Where the data below has the string "between", return the whole line.
/---
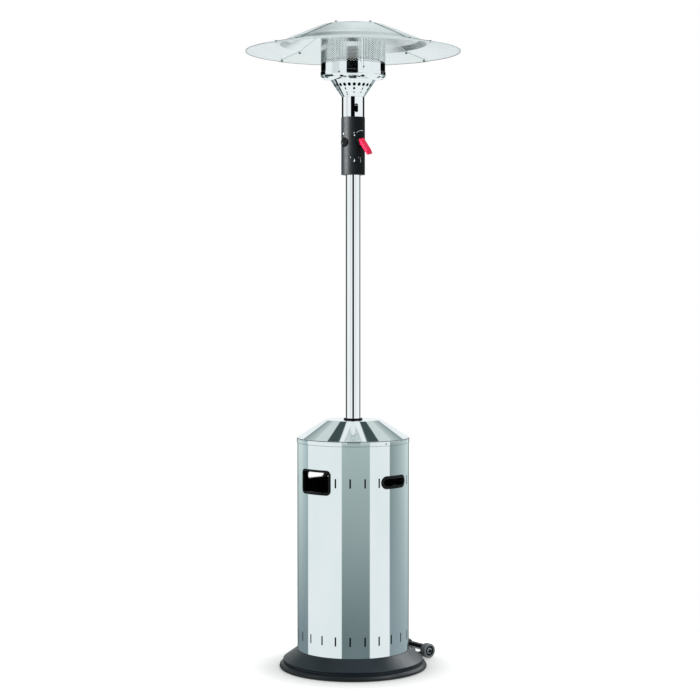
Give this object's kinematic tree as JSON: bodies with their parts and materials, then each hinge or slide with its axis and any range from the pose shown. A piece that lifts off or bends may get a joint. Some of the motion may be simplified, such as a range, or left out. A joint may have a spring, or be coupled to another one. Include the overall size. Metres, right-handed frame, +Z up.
{
  "type": "gas patio heater",
  "caption": "Free-standing gas patio heater: round weighted base with wheels, lift-up bottle housing, pole, control head with lever and button, burner screen and wide reflector.",
  "frame": {"origin": "on the floor, on the axis of the pole", "axes": "+Z up along the pole, -Y towards the front of the picture, +X to its right"},
  "size_m": [0.73, 0.73, 2.1889],
  "materials": {
    "base_paint": "dark slate, satin",
    "edge_plastic": "black, satin",
    "stainless": "polished",
    "chrome": "polished",
    "zinc_steel": "zinc plated",
    "cast_iron": "rough",
    "black_plastic": "black, semi-gloss",
    "rubber": "matt",
    "hub_plastic": "grey, satin",
    "red_plastic": "red, glossy",
    "brass": "machined",
    "aluminium": "brushed",
    "ceramic": "white, glazed"
  },
  "bodies": {
    "stand": {"base_edge_ring": "edge_plastic", "ballast_plate": "cast_iron", "base_pan": "base_paint", "support_post_left": "zinc_steel", "support_post_right": "zinc_steel", "support_post_rear": "zinc_steel", "pole_bracket": "zinc_steel", "pole_socket": "zinc_steel", "gas_inlet": "brass", "wheel_bracket": "edge_plastic", "wheel_axle": "zinc_steel", "pole": "chrome", "gas_pipe": "brass", "pole_adapter": "black_plastic", "control_tube": "chrome", "control_cover": "black_plastic", "gas_valve": "brass", "button_bezel": "black_plastic", "igniter": "black_plastic", "tilt_switch": "black_plastic", "feed_pipe": "brass", "jet_bracket": "zinc_steel", "injector": "brass", "air_cone": "stainless", "burner_pan": "stainless", "mixing_tube": "zinc_steel", "burner_head": "cast_iron", "emitter_screen": "stainless", "burner_cap": "stainless", "pilot_bracket": "zinc_steel", "electrode": "ceramic", "standoff_1": "zinc_steel", "standoff_2": "zinc_steel", "standoff_3": "zinc_steel", "standoff_4": "zinc_steel", "reflector_front": "aluminium", "reflector_right": "aluminium", "reflector_rear": "aluminium", "reflector_left": "aluminium", "crown_disc": "aluminium"},
    "housing": {"housing_shell": "stainless", "closing_strip": "zinc_steel", "window_trim": "black_plastic", "grip_right": "black_plastic", "grip_left": "black_plastic", "lid_cone": "stainless", "lid_band": "stainless", "pole_collar": "black_plastic"},
    "press": {"press_sleeve": "black_plastic"},
    "lever": {"valve_spindle": "brass", "lever_hub": "black_plastic", "control_lever": "red_plastic"},
    "igniter_button": {"ignition_button": "black_plastic"},
    "wheel_near": {"wheel_tyre_near": "rubber", "wheel_hub_near": "hub_plastic"},
    "wheel_far": {"wheel_tyre_far": "rubber", "wheel_hub_far": "hub_plastic"}
  },
  "joints": [
    {"name": "housing_lift", "type": "slide", "parent": "stand", "child": "housing", "axis": [0, 0, 1], "range_m": [0, 0.82]},
    {"name": "valve_press", "type": "slide", "parent": "stand", "child": "press", "axis": [-0.5878, 0.809, 0], "range_m": [0, 0.003], "stiffness_N_per_m": 1500, "springref_m": -0.001},
    {"name": "lever_turn", "type": "hinge", "parent": "press", "child": "lever", "pos_m": [0.02645, -0.03641, 1.785], "axis": [0.5878, -0.809, 0], "range_deg": [0, 180]},
    {"name": "igniter_press", "type": "slide", "parent": "stand", "child": "igniter_button", "axis": [0.7431, 0.6691, 0], "range_m": [0, 0.005], "stiffness_N_per_m": 1200, "springref_m": -0.001},
    {"name": "wheel_near_spin", "type": "hinge", "parent": "stand", "child": "wheel_near", "pos_m": [0.25973, 0.12059, 0.027], "axis": [0.6018, -0.7986, 0], "continuous": true},
    {"name": "wheel_far_spin", "type": "hinge", "parent": "stand", "child": "wheel_far", "pos_m": [0.18751, 0.21642, 0.027], "axis": [0.6018, -0.7986, 0], "continuous": true}
  ]
}
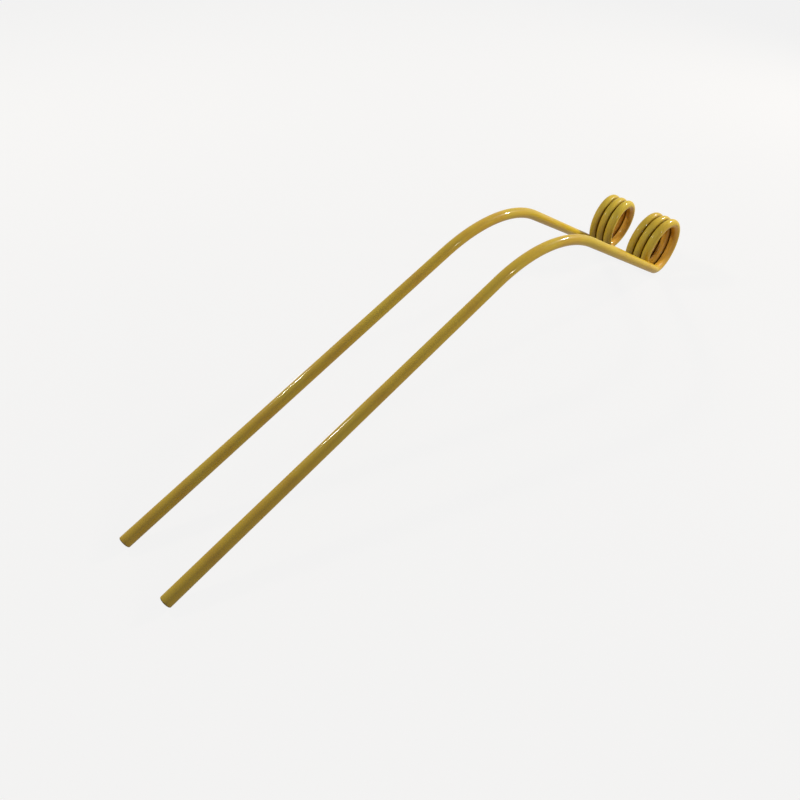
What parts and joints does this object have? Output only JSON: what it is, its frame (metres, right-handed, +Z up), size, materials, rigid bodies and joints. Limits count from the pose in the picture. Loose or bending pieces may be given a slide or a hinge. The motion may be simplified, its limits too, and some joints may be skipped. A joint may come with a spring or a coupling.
{
  "type": "hay rake tine",
  "caption": "Double spring tine of round wire: a hairpin for the bolt, a close-wound coil on either side of it, and two long parallel legs bent at rounded elbows.",
  "frame": {"origin": "on the floor, at the middle of the bounding box's underside", "axes": "+X runs from the coils towards the cut ends of the legs, +Y is the axis of both coils, +Z is up, with the part lying as it comes to rest on the hairpin's crown and the two cut ends"},
  "size_m": [0.6254, 0.0956, 0.1239],
  "materials": {
    "yellow_enamel": "gloss"
  },
  "bodies": {
    "root": {"tine": "yellow_enamel"}
  },
  "joints": []
}
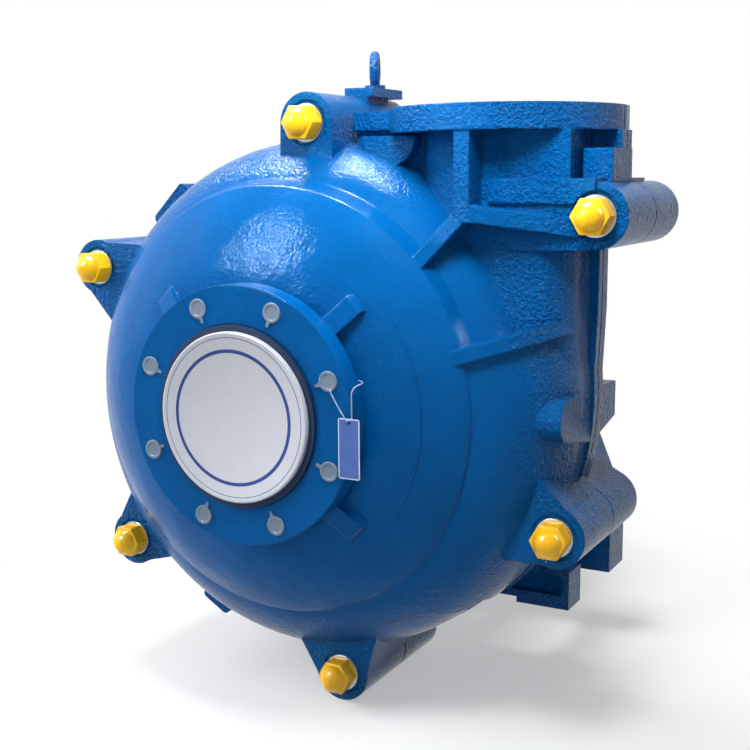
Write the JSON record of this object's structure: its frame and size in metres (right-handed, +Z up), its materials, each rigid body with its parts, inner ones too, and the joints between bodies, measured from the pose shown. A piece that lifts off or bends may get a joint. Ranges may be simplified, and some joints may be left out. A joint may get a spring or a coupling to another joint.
{
  "type": "slurry pump",
  "caption": "Horizontal centrifugal slurry pump: split volute casing with bolted lugs, upright discharge flange, capped intake, and a shaft with bearing housing on a cast base.",
  "frame": {"origin": "centre of the four foot bolt holes, on the underside of the feet", "axes": "+Z up, +Y along the shaft from the intake to the drive end, +X towards the side of the discharge"},
  "size_m": [0.8699, 1.3072, 0.9285],
  "materials": {
    "blue_enamel": "glossy enamel over cast iron",
    "hard_iron": "as-cast hard white iron, machined joint faces",
    "machined_steel": "turned and ground",
    "plated_steel": "zinc plated",
    "bronze": "machined",
    "packing": "braided and greased",
    "rubber": "moulded",
    "yellow_cap": "moulded",
    "plug": "thin and slightly clear",
    "cover_disc": "printed ring, smooth",
    "tag": "card under film",
    "tag_string": "thin cord"
  },
  "bodies": {
    "casing_and_base": {"cover_plate": "blue_enamel", "frame_plate": "blue_enamel", "base_frame": "blue_enamel", "stuffing_box": "blue_enamel", "volute_liner": "hard_iron", "throatbush": "hard_iron", "frame_plate_liner_insert": "hard_iron", "neck_ring": "bronze", "lantern_ring": "bronze", "packing_rings": "packing", "gland_studs": "plated_steel", "cover_plate_bolts": "plated_steel", "cover_bolt_washers": "plated_steel", "cover_plate_nuts": "plated_steel", "bolt_caps": "yellow_cap", "base_studs": "plated_steel", "base_stud_nuts": "plated_steel", "clamp_bolts": "plated_steel", "clamp_washers": "plated_steel", "adjusting_screw": "plated_steel", "screw_locknut": "plated_steel", "intake_joint_ring": "rubber", "discharge_joint_ring": "rubber", "inlet_cover_disc": "cover_disc", "flange_hole_plugs": "plug", "eyebolt": "blue_enamel", "tag_string": "tag_string"},
    "bearing_assembly": {"bearing_housing": "blue_enamel", "impeller_end_cover": "blue_enamel", "drive_end_cover": "blue_enamel", "end_cover_bolts": "plated_steel", "impeller_end_outer_ring": "machined_steel", "drive_end_outer_ring": "machined_steel", "grease_nipples": "plated_steel"},
    "rotor": {"shaft": "machined_steel", "impeller": "hard_iron", "shaft_sleeve": "machined_steel", "shaft_spacer": "machined_steel", "bearing_locknut": "machined_steel", "impeller_end_labyrinth": "machined_steel", "drive_end_labyrinth": "machined_steel", "impeller_end_inner_ring": "machined_steel", "drive_end_inner_ring": "machined_steel"},
    "impeller_end_roller_set": {"impeller_end_rollers": "machined_steel", "impeller_end_cage": "bronze"},
    "drive_end_roller_set": {"drive_end_rollers": "machined_steel", "drive_end_cage": "bronze"},
    "adjusting_nut_pair": {"adjusting_nuts": "plated_steel"},
    "gland": {"gland_halves": "blue_enamel"},
    "left_gland_nut": {"gland_nut_left": "plated_steel"},
    "right_gland_nut": {"gland_nut_right": "plated_steel"},
    "tag": {"hang_tag": "tag"}
  },
  "joints": [
    {"name": "bearing_assembly_adjust", "type": "slide", "parent": "casing_and_base", "child": "bearing_assembly", "axis": [0, 1, 0], "range_m": [-0.002, 0.002]},
    {"name": "rotor_spin", "type": "hinge", "parent": "bearing_assembly", "child": "rotor", "pos_m": [0, 0.158, 0.345], "axis": [0, 1, 0], "continuous": true},
    {"name": "impeller_end_roller_orbit", "type": "hinge", "parent": "bearing_assembly", "child": "impeller_end_roller_set", "pos_m": [0, 0.119, 0.345], "axis": [0, 1, 0], "continuous": true},
    {"name": "drive_end_roller_orbit", "type": "hinge", "parent": "bearing_assembly", "child": "drive_end_roller_set", "pos_m": [0, 0.411, 0.345], "axis": [0, 1, 0], "continuous": true},
    {"name": "adjusting_nut_turn", "type": "hinge", "parent": "bearing_assembly", "child": "adjusting_nut_pair", "pos_m": [0, 0.246, 0.173], "axis": [0, 1, 0], "range_deg": [-241, 241]},
    {"name": "gland_slide", "type": "slide", "parent": "casing_and_base", "child": "gland", "axis": [0, 1, 0], "range_m": [0, 0.012]},
    {"name": "left_gland_nut_turn", "type": "hinge", "parent": "gland", "child": "left_gland_nut", "pos_m": [-0.098, 0.011, 0.345], "axis": [0, 1, 0], "range_deg": [-1, 2161]},
    {"name": "right_gland_nut_turn", "type": "hinge", "parent": "gland", "child": "right_gland_nut", "pos_m": [0.098, 0.011, 0.345], "axis": [0, 1, 0], "range_deg": [-1, 2161]},
    {"name": "tag_swing", "type": "hinge", "parent": "casing_and_base", "child": "tag", "pos_m": [0.17, -0.548, 0.35545], "axis": [-1, 0, 0], "range_deg": [0, 20]}
  ],
  "couplings": [
    {"joint": "impeller_end_roller_orbit", "follows": "rotor_spin", "ratio": 0.42857},
    {"joint": "drive_end_roller_orbit", "follows": "rotor_spin", "ratio": 0.42857},
    {"joint": "adjusting_nut_turn", "follows": "bearing_assembly_adjust", "rad_per_m": 2094.4},
    {"joint": "left_gland_nut_turn", "follows": "gland_slide", "rad_per_m": 3141.6},
    {"joint": "right_gland_nut_turn", "follows": "gland_slide", "rad_per_m": 3141.6}
  ]
}
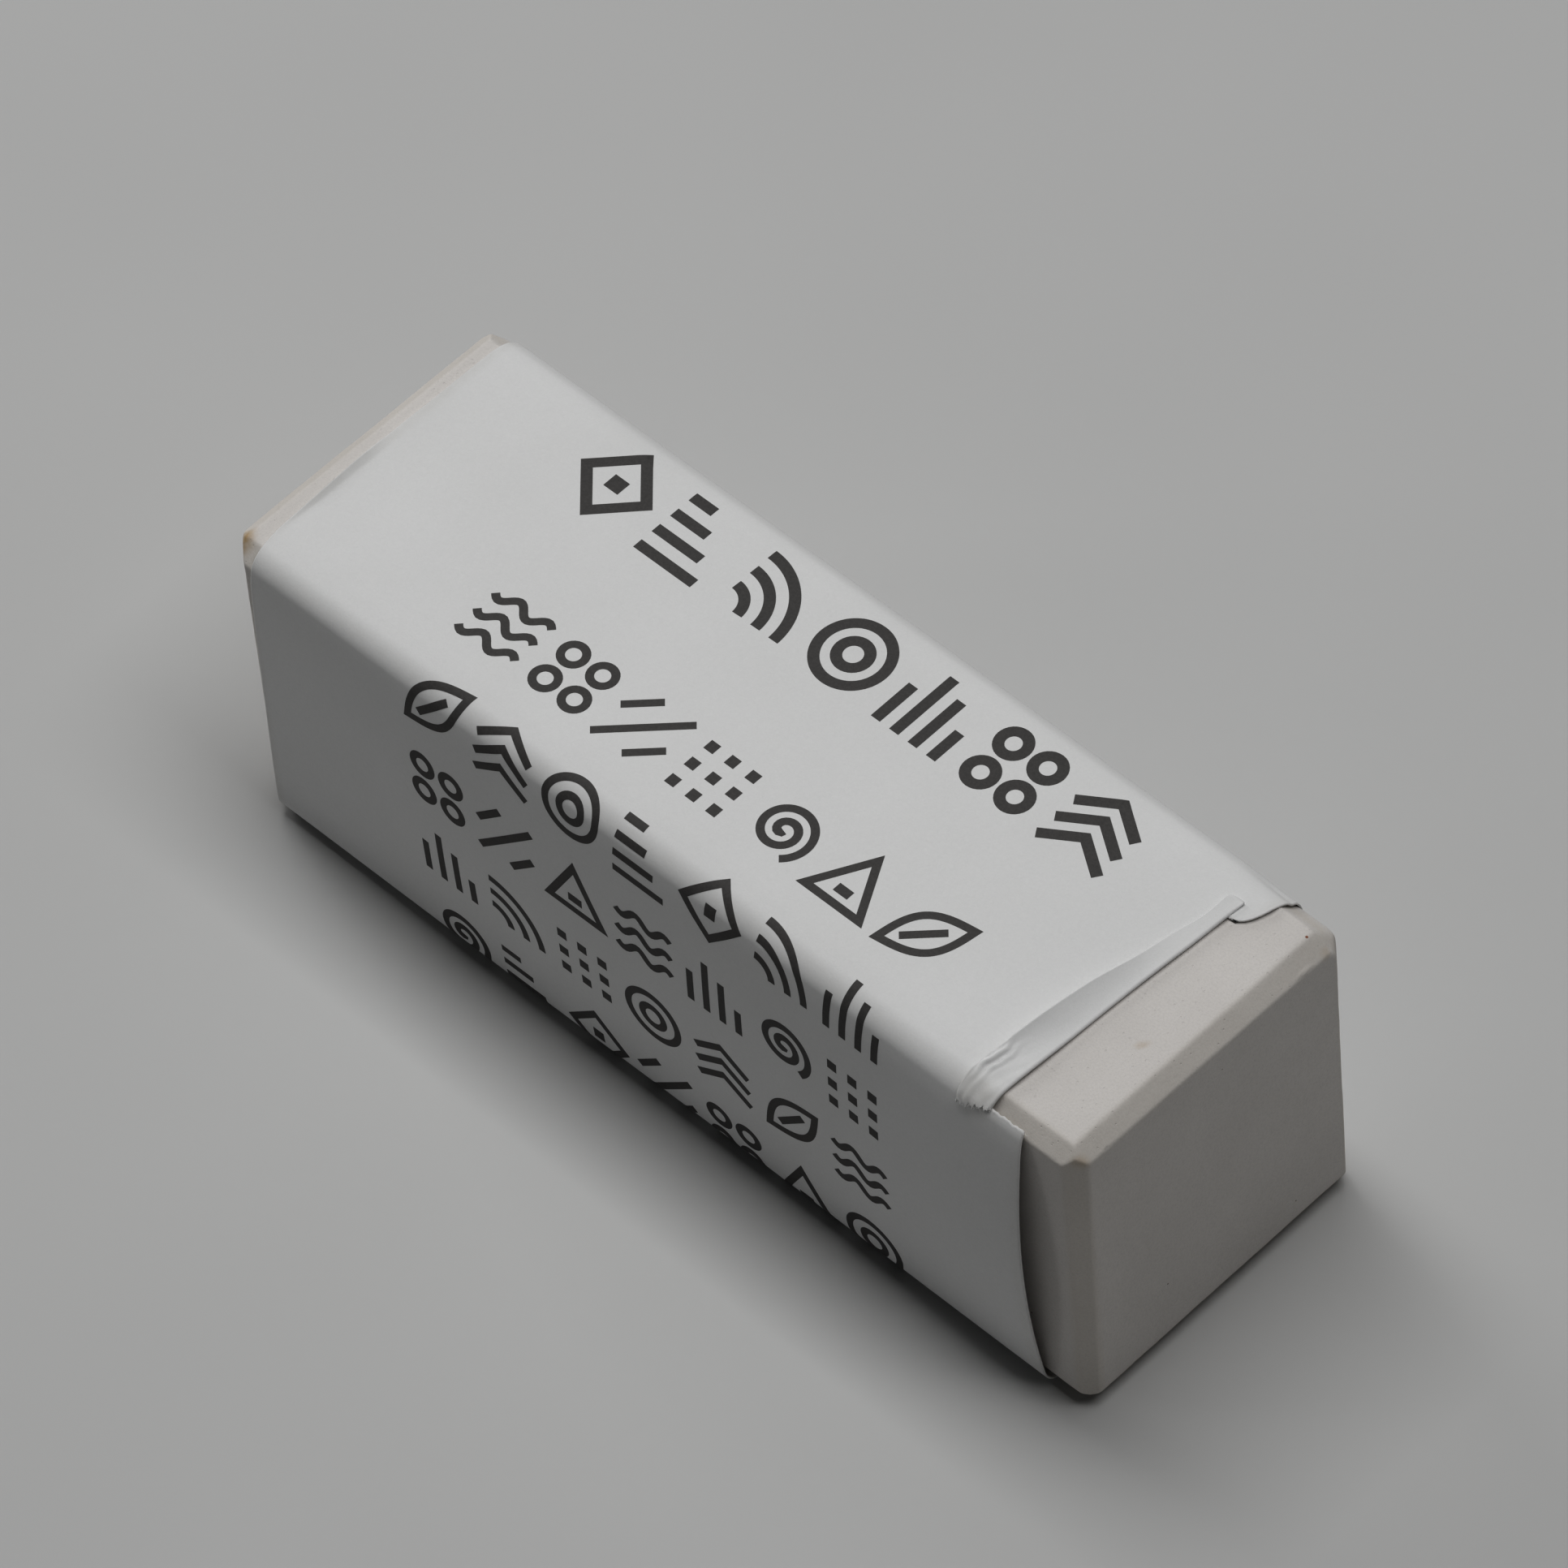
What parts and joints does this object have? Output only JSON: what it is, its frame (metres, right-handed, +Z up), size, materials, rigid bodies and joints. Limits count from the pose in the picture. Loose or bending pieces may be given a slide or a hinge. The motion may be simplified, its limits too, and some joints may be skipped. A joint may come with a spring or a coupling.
{
  "type": "dressing stone in a paper sleeve",
  "caption": "Chamfered bar of fine white abrasive for cleaning and dressing the face of a water whetstone, held in an open-ended printed paper sleeve that slides off lengthways.",
  "frame": {"origin": "centre of the underside of the whole object's box, which is the sleeve's underside straight below the middle of the bar", "axes": "+X along the bar, towards the end that sticks out of the sleeve; -Y out of the sleeve's front side, so the seam is on the +Y side; +Z up, out of the sleeve's top side"},
  "size_m": [0.075, 0.0276, 0.0269],
  "materials": {
    "stone": "matte, fine-grained abrasive, cream white",
    "paper": "matte uncoated white paper",
    "ink": "matte dark grey printing ink on the paper",
    "paste": "dried clear paste between two layers of paper"
  },
  "bodies": {
    "stone": {"stone_block": "stone"},
    "sleeve": {"paper_sleeve": "paper", "seam_glue": "paste"}
  },
  "joints": [
    {"name": "sleeve_slide", "type": "slide", "parent": "stone", "child": "sleeve", "axis": [1, 0, 0], "range_m": [-0.072, 0.0735]}
  ]
}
\---
:: THE COMPLETED TASK ::
Write the JSON record of this object's structure: its frame and size in metres (right-handed, +Z up), its materials, each rigid body with its parts, inner ones too, and the joints between bodies, measured from the pose shown. A piece that lifts off or bends may get a joint. Ranges may be simplified, and some joints may be left out. A joint may get a spring or a coupling to another joint.
    "paste": "dried clear paste between two layers of paper"